Holding company platforms are replacing bilateral MSO-firm arrangements. Sponsors are designing architectures that support multi-firm affiliations from the outset, enabling centralized procurement, shared technology infrastructure, and cross-practice operational synergies, all while preserving each affiliated firm’s formal independence under applicable rules of professional conduct.

Management fee models are diversifying, but their significance lies less in form and more in how they allocate economic risk and align incentives between the firm and the MSO. Flat-fee arrangements place greater execution risk on the MSO and are generally most effective in scaled, process-driven practices where operational improvements can be forecast with a high degree of confidence. Cost-plus structures offer more predictable returns to the MSO but shift cost variability back to the firm, making them better suited to earlier-stage platforms or situations where baseline expenses and efficiency gains are still being established. Hybrid approaches can strike a balance, though they require careful calibration to avoid misaligned incentives or unintended margin compression. In each case, underwriting turns on the durability and enforceability of the management services agreement, including whether its term, renewal mechanics, and termination provisions are sufficient to support the investment horizon. Fee design also intersects directly with regulatory considerations, particularly where variability or performance linkage could invite additional scrutiny, making it critical that economic terms, governance boundaries, and compliance frameworks are developed in tandem rather than in isolation.
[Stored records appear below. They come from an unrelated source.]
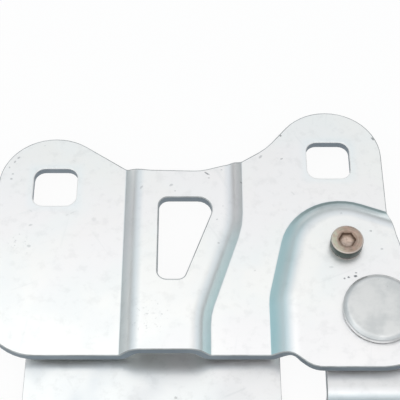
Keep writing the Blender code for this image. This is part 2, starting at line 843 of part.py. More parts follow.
def centre_on_origin(roots):
    """Move the part so that the middle of its box lies over the origin, with its foot at zero."""
    bpy.context.view_layer.update()
    solids = [o for o in bpy.data.objects if o.type == "MESH" and not o.hide_render]
    corners = np.array([o.matrix_world @ v.co for o in solids for v in o.data.vertices])
    low, high = corners.min(axis=0), corners.max(axis=0)
    shift = Vector(((low[0] + high[0]) / 2, (low[1] + high[1]) / 2, low[2]))
    for root in roots:
        root.location -= shift


def build():
    clear_scene()
    bonnet_plate()
    body_plate()
    pivot_rivet()
    bushes()
    tail_washer()
    stop_screw()
    stop_sleeve()
    stop_ring()
    stop_nut()
    rest_buffer()
    objects = bpy.data.objects
    body_names = ("body_plate", "front_bush", "rear_bush", "rest_buffer")
    body = [o for o in objects if o.name in body_names]
    bonnet = [o for o in objects if o.name not in body_names]
    centre_on_origin([group("bonnet_leaf", bonnet), group("body_leaf", body)])


build()
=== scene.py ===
import json
import math

import bmesh
import bpy
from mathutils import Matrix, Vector


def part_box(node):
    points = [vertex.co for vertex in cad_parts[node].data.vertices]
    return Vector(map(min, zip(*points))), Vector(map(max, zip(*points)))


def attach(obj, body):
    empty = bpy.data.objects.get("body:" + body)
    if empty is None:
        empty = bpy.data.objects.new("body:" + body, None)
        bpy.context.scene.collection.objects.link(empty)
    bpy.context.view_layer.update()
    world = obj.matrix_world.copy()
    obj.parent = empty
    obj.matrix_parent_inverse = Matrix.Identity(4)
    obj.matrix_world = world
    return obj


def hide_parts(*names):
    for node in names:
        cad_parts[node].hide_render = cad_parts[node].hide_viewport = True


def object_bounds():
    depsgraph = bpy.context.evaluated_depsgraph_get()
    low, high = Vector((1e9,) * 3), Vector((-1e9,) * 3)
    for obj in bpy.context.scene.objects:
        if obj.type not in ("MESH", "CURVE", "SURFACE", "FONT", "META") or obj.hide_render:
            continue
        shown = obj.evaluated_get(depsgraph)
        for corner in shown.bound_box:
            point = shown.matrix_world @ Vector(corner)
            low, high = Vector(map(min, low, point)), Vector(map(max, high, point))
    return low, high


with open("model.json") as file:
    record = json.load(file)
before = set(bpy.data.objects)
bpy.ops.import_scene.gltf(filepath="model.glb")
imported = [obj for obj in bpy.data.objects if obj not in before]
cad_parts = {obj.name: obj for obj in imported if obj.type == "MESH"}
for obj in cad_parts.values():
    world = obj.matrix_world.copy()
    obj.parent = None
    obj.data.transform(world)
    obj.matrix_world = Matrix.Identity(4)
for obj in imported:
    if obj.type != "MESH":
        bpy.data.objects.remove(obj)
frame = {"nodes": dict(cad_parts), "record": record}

mm = 0.001
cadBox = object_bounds()
print("frame loaded:", len(frame["nodes"]), "nodes")


# places in the frame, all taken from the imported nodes

def middleOf(node):
    low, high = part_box(node)
    return (low + high) / 2


pivotSpot = middleOf("pivot_rivet")
stopSpot = middleOf("stop_screw")
raised = 4.5 * mm           # how far the leaf's highest face stands above its ears
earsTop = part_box("bonnet_plate")[1].z - raised

# the photo was framed on a point of the ears' face, given here from the stop screw
view = {
    "fromStop": (-44.9 * mm, 19.1 * mm),
    "elevation": 58.0,
    "distance": 352 * mm,
    "lens": 99.0,
    "sensor": 36.0,
}

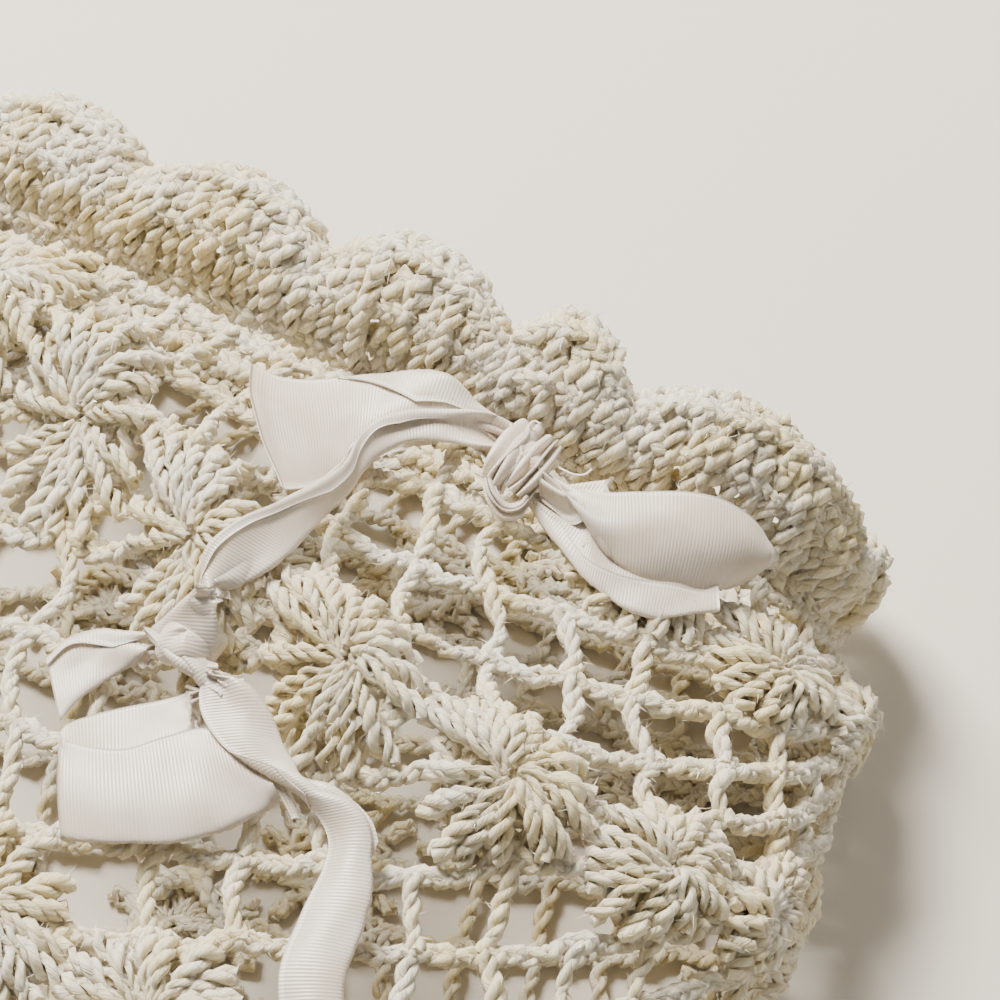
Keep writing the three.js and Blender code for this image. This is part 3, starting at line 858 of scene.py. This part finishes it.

Governance design has moved from a documentation detail to a core structural element. The line between MSO oversight of business operations and the firm’s exclusive control over legal practice is the central compliance feature. Transactions that do not address this tension head-on carry meaningful regulatory risk, including potential regulatory scrutiny, challenges under rules governing the unauthorized practice of law and professional independence, and the risk that key aspects of the structure or its economics could be limited or recharacterized if regulators determine that the separation between legal judgment and commercial influence is not sufficiently preserved.

Practice area selection is emerging as a key diligence variable. Practice areas with higher levels of process standardization, such as personal injury, mass tort, immigration, and consumer bankruptcy, tend to yield earlier operational returns in an MSO model because centralized intake, standardized workflows, and scalable marketing create measurable value. Practices built around individual expertise and complex advisory work may require different structural approaches due to relationship-driven growth and concentrated key-person risk.

Who moves first, and why it matters

The PE-MSO value proposition is not uniform across firm types. Smaller firms are statistically far more likely to consider outside capital, often because they lack the resources to fund technology investment independently. Plaintiffs’ practices face structural cash flow timing mismatches that make PE capital particularly attractive. Mid-market firms confronting generational succession challenges may view an MSO transaction as a strategic tool for managing leadership transitions and positioning the firm for long-term growth.

Larger firms have stronger internal resources but face a different dynamic: building partnership consensus. Aligning dozens or hundreds of equity partners on a PE decision is a more complex exercise than securing approval from a smaller executive committee, and requires a longer runway for internal engagement. That dynamic may explain why the initial wave of legal MSO activity is concentrated in the small-to-mid-market segment.

The bottom line

For law firm leaders, the practical question is no longer whether PE-backed MSO structures are viable – recent deal activity has confirmed that. The question is whether and when the model makes sense for a particular firm, given its practice mix, capital needs, partnership dynamics, and risk tolerance.

For sponsors and lenders, the opportunity is substantial. The U.S. legal services market represents a $400+ billion addressable market, growing at a low single-digit annual rate, and it remains remarkably fragmented. The playbook from health care and accounting sector MSO transactions provides a useful starting framework, but legal services present distinct regulatory and governance complexities that require purpose-built structuring.

The firms and investors that engage now – with disciplined attention to governance, regulatory compliance, and practice area fit – will be the ones that define the market’s expectations going forward.